• The problem: Print all records exactly, leaving nothing out.

--- Start Dataset excerpts ---

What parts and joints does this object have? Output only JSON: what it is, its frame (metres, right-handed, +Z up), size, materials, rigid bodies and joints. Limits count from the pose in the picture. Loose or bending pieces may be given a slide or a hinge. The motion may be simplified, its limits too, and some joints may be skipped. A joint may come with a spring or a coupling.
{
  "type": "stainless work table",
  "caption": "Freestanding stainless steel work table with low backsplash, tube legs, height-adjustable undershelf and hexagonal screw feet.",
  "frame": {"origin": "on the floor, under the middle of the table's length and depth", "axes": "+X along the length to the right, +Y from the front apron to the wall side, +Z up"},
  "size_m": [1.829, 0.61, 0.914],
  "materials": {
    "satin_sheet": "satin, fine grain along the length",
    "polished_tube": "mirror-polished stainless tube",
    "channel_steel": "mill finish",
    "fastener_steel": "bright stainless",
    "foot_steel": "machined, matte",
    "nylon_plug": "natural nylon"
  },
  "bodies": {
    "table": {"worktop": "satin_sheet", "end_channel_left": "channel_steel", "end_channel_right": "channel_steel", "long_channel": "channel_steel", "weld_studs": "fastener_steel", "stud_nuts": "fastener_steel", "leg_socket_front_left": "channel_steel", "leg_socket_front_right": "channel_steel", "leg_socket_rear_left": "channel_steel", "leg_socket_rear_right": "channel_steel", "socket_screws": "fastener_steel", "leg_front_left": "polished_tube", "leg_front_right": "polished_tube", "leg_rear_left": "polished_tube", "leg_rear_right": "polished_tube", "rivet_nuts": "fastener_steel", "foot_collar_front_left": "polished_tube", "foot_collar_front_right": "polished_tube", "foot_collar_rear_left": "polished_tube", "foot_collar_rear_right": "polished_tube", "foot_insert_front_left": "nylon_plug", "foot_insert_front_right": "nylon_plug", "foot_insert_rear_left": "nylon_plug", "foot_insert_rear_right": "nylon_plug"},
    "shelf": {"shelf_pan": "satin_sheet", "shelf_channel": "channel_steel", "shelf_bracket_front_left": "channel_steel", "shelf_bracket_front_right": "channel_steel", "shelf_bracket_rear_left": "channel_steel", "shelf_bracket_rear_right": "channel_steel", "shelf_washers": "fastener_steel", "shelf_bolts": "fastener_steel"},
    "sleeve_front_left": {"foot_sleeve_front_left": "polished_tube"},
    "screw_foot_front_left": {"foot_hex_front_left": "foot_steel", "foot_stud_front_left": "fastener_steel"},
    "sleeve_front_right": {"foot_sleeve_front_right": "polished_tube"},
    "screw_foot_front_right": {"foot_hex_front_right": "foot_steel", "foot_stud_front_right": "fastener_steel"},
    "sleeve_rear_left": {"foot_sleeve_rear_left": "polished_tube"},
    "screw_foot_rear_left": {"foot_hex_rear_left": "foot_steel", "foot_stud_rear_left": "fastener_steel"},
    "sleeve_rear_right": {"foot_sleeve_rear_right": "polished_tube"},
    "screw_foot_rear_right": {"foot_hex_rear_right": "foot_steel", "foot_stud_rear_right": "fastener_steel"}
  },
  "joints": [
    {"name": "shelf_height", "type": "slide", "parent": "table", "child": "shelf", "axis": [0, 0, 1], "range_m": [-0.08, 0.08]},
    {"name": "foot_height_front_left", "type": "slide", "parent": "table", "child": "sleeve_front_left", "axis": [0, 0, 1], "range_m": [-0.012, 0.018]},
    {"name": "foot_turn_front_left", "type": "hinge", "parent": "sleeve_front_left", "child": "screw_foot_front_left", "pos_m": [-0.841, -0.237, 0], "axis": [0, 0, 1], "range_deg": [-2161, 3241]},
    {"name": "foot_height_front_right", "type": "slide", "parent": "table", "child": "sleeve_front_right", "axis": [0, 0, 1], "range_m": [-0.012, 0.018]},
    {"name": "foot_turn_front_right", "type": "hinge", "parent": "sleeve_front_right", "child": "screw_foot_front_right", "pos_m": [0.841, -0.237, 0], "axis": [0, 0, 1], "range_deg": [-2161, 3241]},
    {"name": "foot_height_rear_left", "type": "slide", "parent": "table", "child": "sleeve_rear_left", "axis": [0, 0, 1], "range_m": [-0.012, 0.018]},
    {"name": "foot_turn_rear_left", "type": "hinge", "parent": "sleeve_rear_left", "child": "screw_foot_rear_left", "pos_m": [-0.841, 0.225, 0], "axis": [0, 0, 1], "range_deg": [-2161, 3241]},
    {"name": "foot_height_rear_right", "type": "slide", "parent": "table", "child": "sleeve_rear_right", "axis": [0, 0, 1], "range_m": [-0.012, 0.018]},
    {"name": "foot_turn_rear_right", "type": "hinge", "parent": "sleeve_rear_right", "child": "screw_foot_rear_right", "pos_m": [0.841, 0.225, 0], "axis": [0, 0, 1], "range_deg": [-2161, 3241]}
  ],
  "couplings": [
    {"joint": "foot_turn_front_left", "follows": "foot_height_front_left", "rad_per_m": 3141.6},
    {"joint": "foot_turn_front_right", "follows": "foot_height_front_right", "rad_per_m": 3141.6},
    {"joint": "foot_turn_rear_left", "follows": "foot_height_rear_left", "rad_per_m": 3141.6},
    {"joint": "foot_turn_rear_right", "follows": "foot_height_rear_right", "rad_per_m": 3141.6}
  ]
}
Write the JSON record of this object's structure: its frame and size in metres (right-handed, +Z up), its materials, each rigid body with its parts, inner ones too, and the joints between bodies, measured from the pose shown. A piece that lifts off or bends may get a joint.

--- End Dataset excerpts ---

• Answer:
What parts and joints does this object have? Output only JSON: what it is, its frame (metres, right-handed, +Z up), size, materials, rigid bodies and joints. Limits count from the pose in the picture. Loose or bending pieces may be given a slide or a hinge. The motion may be simplified, its limits too, and some joints may be skipped. A joint may come with a spring or a coupling.
{
  "type": "stainless work table",
  "caption": "Freestanding stainless steel work table with low backsplash, tube legs, height-adjustable undershelf and hexagonal screw feet.",
  "frame": {"origin": "on the floor, under the middle of the table's length and depth", "axes": "+X along the length to the right, +Y from the front apron to the wall side, +Z up"},
  "size_m": [1.829, 0.61, 0.914],
  "materials": {
    "satin_sheet": "satin, fine grain along the length",
    "polished_tube": "mirror-polished stainless tube",
    "channel_steel": "mill finish",
    "fastener_steel": "bright stainless",
    "foot_steel": "machined, matte",
    "nylon_plug": "natural nylon"
  },
  "bodies": {
    "table": {"worktop": "satin_sheet", "end_channel_left": "channel_steel", "end_channel_right": "channel_steel", "long_channel": "channel_steel", "weld_studs": "fastener_steel", "stud_nuts": "fastener_steel", "leg_socket_front_left": "channel_steel", "leg_socket_front_right": "channel_steel", "leg_socket_rear_left": "channel_steel", "leg_socket_rear_right": "channel_steel", "socket_screws": "fastener_steel", "leg_front_left": "polished_tube", "leg_front_right": "polished_tube", "leg_rear_left": "polished_tube", "leg_rear_right": "polished_tube", "rivet_nuts": "fastener_steel", "foot_collar_front_left": "polished_tube", "foot_collar_front_right": "polished_tube", "foot_collar_rear_left": "polished_tube", "foot_collar_rear_right": "polished_tube", "foot_insert_front_left": "nylon_plug", "foot_insert_front_right": "nylon_plug", "foot_insert_rear_left": "nylon_plug", "foot_insert_rear_right": "nylon_plug"},
    "shelf": {"shelf_pan": "satin_sheet", "shelf_channel": "channel_steel", "shelf_bracket_front_left": "channel_steel", "shelf_bracket_front_right": "channel_steel", "shelf_bracket_rear_left": "channel_steel", "shelf_bracket_rear_right": "channel_steel", "shelf_washers": "fastener_steel", "shelf_bolts": "fastener_steel"},
    "sleeve_front_left": {"foot_sleeve_front_left": "polished_tube"},
    "screw_foot_front_left": {"foot_hex_front_left": "foot_steel", "foot_stud_front_left": "fastener_steel"},
    "sleeve_front_right": {"foot_sleeve_front_right": "polished_tube"},
    "screw_foot_front_right": {"foot_hex_front_right": "foot_steel", "foot_stud_front_right": "fastener_steel"},
    "sleeve_rear_left": {"foot_sleeve_rear_left": "polished_tube"},
    "screw_foot_rear_left": {"foot_hex_rear_left": "foot_steel", "foot_stud_rear_left": "fastener_steel"},
    "sleeve_rear_right": {"foot_sleeve_rear_right": "polished_tube"},
    "screw_foot_rear_right": {"foot_hex_rear_right": "foot_steel", "foot_stud_rear_right": "fastener_steel"}
  },
  "joints": [
    {"name": "shelf_height", "type": "slide", "parent": "table", "child": "shelf", "axis": [0, 0, 1], "range_m": [-0.08, 0.08]},
    {"name": "foot_height_front_left", "type": "slide", "parent": "table", "child": "sleeve_front_left", "axis": [0, 0, 1], "range_m": [-0.012, 0.018]},
    {"name": "foot_turn_front_left", "type": "hinge", "parent": "sleeve_front_left", "child": "screw_foot_front_left", "pos_m": [-0.841, -0.237, 0], "axis": [0, 0, 1], "range_deg": [-2161, 3241]},
    {"name": "foot_height_front_right", "type": "slide", "parent": "table", "child": "sleeve_front_right", "axis": [0, 0, 1], "range_m": [-0.012, 0.018]},
    {"name": "foot_turn_front_right", "type": "hinge", "parent": "sleeve_front_right", "child": "screw_foot_front_right", "pos_m": [0.841, -0.237, 0], "axis": [0, 0, 1], "range_deg": [-2161, 3241]},
    {"name": "foot_height_rear_left", "type": "slide", "parent": "table", "child": "sleeve_rear_left", "axis": [0, 0, 1], "range_m": [-0.012, 0.018]},
    {"name": "foot_turn_rear_left", "type": "hinge", "parent": "sleeve_rear_left", "child": "screw_foot_rear_left", "pos_m": [-0.841, 0.225, 0], "axis": [0, 0, 1], "range_deg": [-2161, 3241]},
    {"name": "foot_height_rear_right", "type": "slide", "parent": "table", "child": "sleeve_rear_right", "axis": [0, 0, 1], "range_m": [-0.012, 0.018]},
    {"name": "foot_turn_rear_right", "type": "hinge", "parent": "sleeve_rear_right", "child": "screw_foot_rear_right", "pos_m": [0.841, 0.225, 0], "axis": [0, 0, 1], "range_deg": [-2161, 3241]}
  ],
  "couplings": [
    {"joint": "foot_turn_front_left", "follows": "foot_height_front_left", "rad_per_m": 3141.6},
    {"joint": "foot_turn_front_right", "follows": "foot_height_front_right", "rad_per_m": 3141.6},
    {"joint": "foot_turn_rear_left", "follows": "foot_height_rear_left", "rad_per_m": 3141.6},
    {"joint": "foot_turn_rear_right", "follows": "foot_height_rear_right", "rad_per_m": 3141.6}
  ]
}
Write the JSON record of this object's structure: its frame and size in metres (right-handed, +Z up), its materials, each rigid body with its parts, inner ones too, and the joints between bodies, measured from the pose shown. A piece that lifts off or bends may get a joint.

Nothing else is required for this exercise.